# [gnome] hostname foireux (résolu)

## kwenspc

Dites... vous trouvez normal d'avoir comme hostname "ubuntu" lorsque vous êtes sous Gentoo? Non, n'est ce pas!

Et bien c'est pourtant ce que Gnome se tue à me mettre (j'utilise Gnome pour le moment mais ça va pas durer). J'ai bien évidemment un hostname tout à fait différent dans /etc/conf.d/hostname mais sous gnome ce dernier me met "ubuntu" (vous imaginez la tronche que je tire en voyant ça   :Evil or Very Mad:  d'autant qu'on m'a fait la remarque "ah t'es *enfin* passé sous bouhbountu?!" le cauchemar...)

Ce qui fait que sous une console le prompt affiche ubuntu comme hostname etc...

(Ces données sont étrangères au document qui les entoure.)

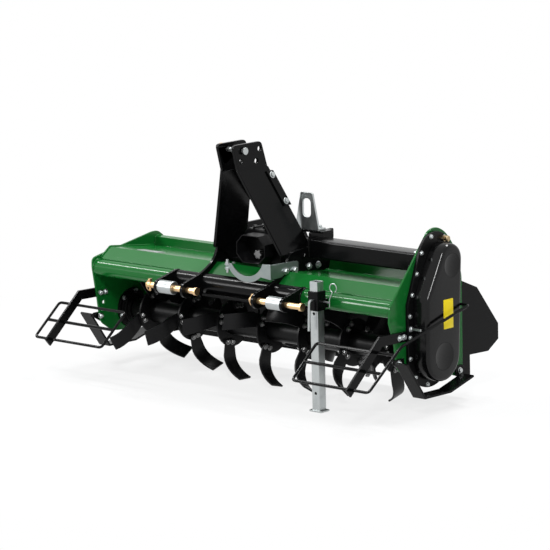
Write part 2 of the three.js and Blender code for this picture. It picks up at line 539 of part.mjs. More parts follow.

Une idée? Une clé dans gconf à changer (une recherche ne donne rien par contre)? faut que je tappe un bouhbountouiste?

----------

## xaviermiller

Va voir dans

/etc/conf.g/hostname

/etc/hosts (la ligne associée à ton IP)

----------

## kwenspc

 *XavierMiller wrote:*   

> Va voir dans
> 
> /etc/conf.g/hostname
> 
> /etc/hosts (la ligne associée à ton IP)

 

Me suis mal expliqué apparament ^^ : ces fichiers sont bien configurés, avec le hostname de mon choix, sur la bonne ip tout ça... ( "IT-L1706" même, c'est le hostname de la babasse). Lorsque je boot en mode console, le hostname est bien mis et est bien celui que je veux. Le prompt de l'invite de commande aussi. 

Il n'y que lorsque je suis sous gnome que ce hostname, par je ne sais quel enchantement, devient "ubuntu". 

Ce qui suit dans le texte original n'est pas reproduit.